**Work instructions:**
In full and without alteration, repeat the material.

**Dataset excerpt:**
>> Start

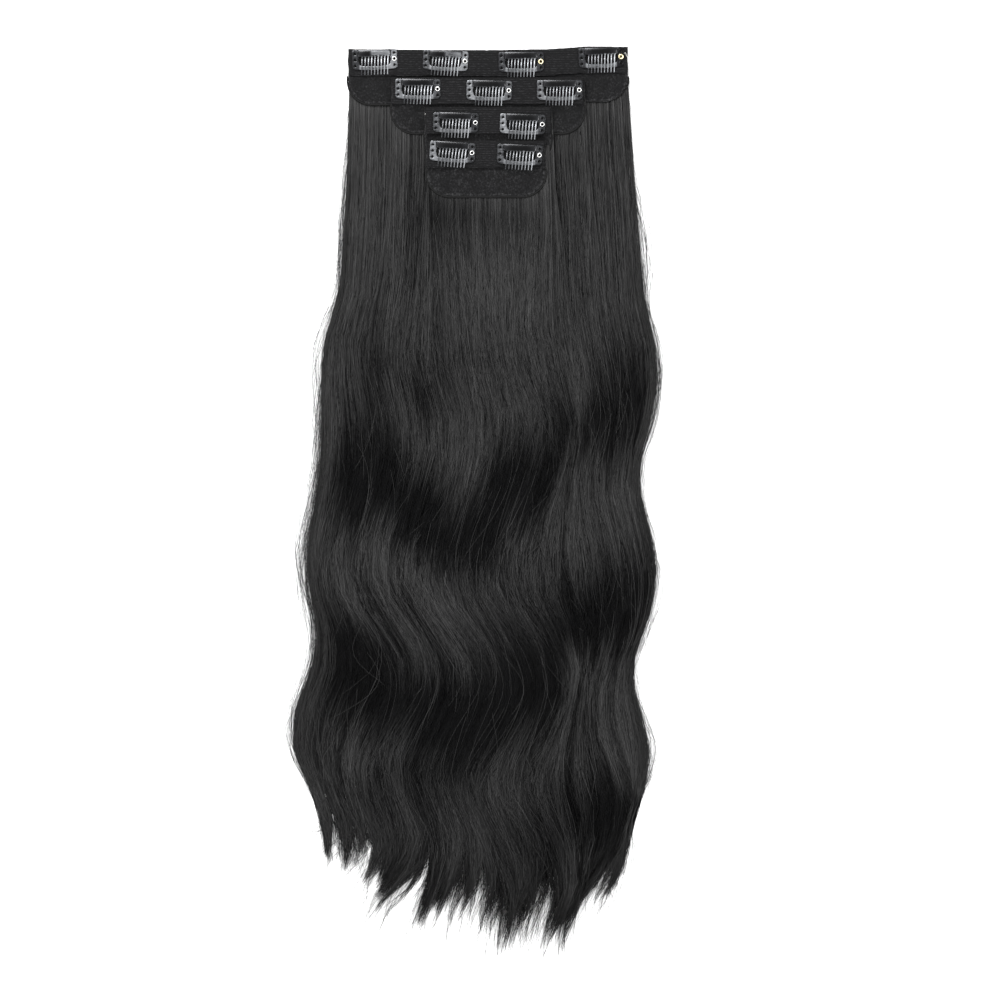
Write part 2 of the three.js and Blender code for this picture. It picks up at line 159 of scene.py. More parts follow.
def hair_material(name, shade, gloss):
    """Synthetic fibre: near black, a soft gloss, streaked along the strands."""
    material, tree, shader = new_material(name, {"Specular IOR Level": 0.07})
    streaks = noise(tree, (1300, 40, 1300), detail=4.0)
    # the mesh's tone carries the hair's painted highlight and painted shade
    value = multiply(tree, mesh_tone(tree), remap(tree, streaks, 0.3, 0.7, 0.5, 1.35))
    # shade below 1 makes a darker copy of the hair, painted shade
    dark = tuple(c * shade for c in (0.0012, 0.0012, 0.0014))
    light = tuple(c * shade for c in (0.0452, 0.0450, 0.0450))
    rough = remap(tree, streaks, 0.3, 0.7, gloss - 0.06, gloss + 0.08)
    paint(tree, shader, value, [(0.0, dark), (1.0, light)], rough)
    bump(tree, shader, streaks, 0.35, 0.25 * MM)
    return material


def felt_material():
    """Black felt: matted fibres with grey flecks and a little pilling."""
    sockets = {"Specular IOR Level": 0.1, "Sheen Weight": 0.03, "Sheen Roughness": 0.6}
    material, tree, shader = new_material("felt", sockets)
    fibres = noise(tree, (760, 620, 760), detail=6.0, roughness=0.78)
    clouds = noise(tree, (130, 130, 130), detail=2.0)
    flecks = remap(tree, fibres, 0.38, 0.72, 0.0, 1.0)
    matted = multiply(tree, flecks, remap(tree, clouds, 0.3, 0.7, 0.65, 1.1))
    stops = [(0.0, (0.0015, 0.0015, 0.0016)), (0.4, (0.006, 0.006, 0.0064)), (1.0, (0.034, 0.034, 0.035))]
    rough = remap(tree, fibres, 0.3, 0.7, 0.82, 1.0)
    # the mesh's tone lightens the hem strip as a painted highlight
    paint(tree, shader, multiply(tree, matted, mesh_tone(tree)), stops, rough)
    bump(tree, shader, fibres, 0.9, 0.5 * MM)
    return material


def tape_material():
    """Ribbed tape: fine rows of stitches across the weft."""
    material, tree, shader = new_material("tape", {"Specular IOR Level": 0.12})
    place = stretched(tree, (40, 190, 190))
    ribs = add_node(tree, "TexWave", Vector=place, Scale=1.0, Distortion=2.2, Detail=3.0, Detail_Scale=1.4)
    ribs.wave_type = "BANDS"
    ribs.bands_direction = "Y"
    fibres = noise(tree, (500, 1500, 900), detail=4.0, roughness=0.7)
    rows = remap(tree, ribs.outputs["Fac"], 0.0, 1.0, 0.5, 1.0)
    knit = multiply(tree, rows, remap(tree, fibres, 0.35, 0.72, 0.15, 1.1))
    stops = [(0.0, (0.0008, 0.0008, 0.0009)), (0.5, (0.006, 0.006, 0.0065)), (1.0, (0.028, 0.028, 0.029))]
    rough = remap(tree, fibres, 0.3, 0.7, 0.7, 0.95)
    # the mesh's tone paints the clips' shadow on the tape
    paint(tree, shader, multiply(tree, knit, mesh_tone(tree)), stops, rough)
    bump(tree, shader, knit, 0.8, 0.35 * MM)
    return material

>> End

**The reply:**
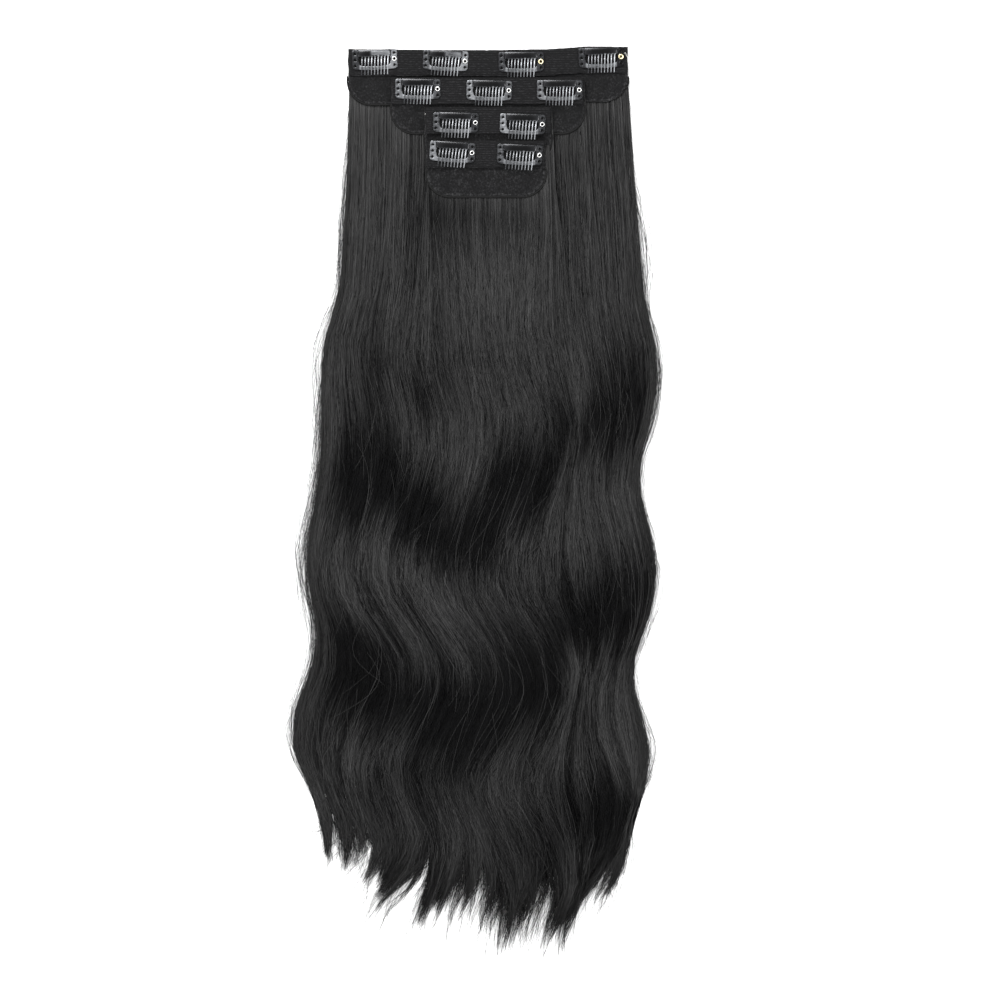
Write part 2 of the three.js and Blender code for this picture. It picks up at line 159 of scene.py. More parts follow.
def hair_material(name, shade, gloss):
    """Synthetic fibre: near black, a soft gloss, streaked along the strands."""
    material, tree, shader = new_material(name, {"Specular IOR Level": 0.07})
    streaks = noise(tree, (1300, 40, 1300), detail=4.0)
    # the mesh's tone carries the hair's painted highlight and painted shade
    value = multiply(tree, mesh_tone(tree), remap(tree, streaks, 0.3, 0.7, 0.5, 1.35))
    # shade below 1 makes a darker copy of the hair, painted shade
    dark = tuple(c * shade for c in (0.0012, 0.0012, 0.0014))
    light = tuple(c * shade for c in (0.0452, 0.0450, 0.0450))
    rough = remap(tree, streaks, 0.3, 0.7, gloss - 0.06, gloss + 0.08)
    paint(tree, shader, value, [(0.0, dark), (1.0, light)], rough)
    bump(tree, shader, streaks, 0.35, 0.25 * MM)
    return material


def felt_material():
    """Black felt: matted fibres with grey flecks and a little pilling."""
    sockets = {"Specular IOR Level": 0.1, "Sheen Weight": 0.03, "Sheen Roughness": 0.6}
    material, tree, shader = new_material("felt", sockets)
    fibres = noise(tree, (760, 620, 760), detail=6.0, roughness=0.78)
    clouds = noise(tree, (130, 130, 130), detail=2.0)
    flecks = remap(tree, fibres, 0.38, 0.72, 0.0, 1.0)
    matted = multiply(tree, flecks, remap(tree, clouds, 0.3, 0.7, 0.65, 1.1))
    stops = [(0.0, (0.0015, 0.0015, 0.0016)), (0.4, (0.006, 0.006, 0.0064)), (1.0, (0.034, 0.034, 0.035))]
    rough = remap(tree, fibres, 0.3, 0.7, 0.82, 1.0)
    # the mesh's tone lightens the hem strip as a painted highlight
    paint(tree, shader, multiply(tree, matted, mesh_tone(tree)), stops, rough)
    bump(tree, shader, fibres, 0.9, 0.5 * MM)
    return material


def tape_material():
    """Ribbed tape: fine rows of stitches across the weft."""
    material, tree, shader = new_material("tape", {"Specular IOR Level": 0.12})
    place = stretched(tree, (40, 190, 190))
    ribs = add_node(tree, "TexWave", Vector=place, Scale=1.0, Distortion=2.2, Detail=3.0, Detail_Scale=1.4)
    ribs.wave_type = "BANDS"
    ribs.bands_direction = "Y"
    fibres = noise(tree, (500, 1500, 900), detail=4.0, roughness=0.7)
    rows = remap(tree, ribs.outputs["Fac"], 0.0, 1.0, 0.5, 1.0)
    knit = multiply(tree, rows, remap(tree, fibres, 0.35, 0.72, 0.15, 1.1))
    stops = [(0.0, (0.0008, 0.0008, 0.0009)), (0.5, (0.006, 0.006, 0.0065)), (1.0, (0.028, 0.028, 0.029))]
    rough = remap(tree, fibres, 0.3, 0.7, 0.7, 0.95)
    # the mesh's tone paints the clips' shadow on the tape
    paint(tree, shader, multiply(tree, knit, mesh_tone(tree)), stops, rough)
    bump(tree, shader, knit, 0.8, 0.35 * MM)
    return material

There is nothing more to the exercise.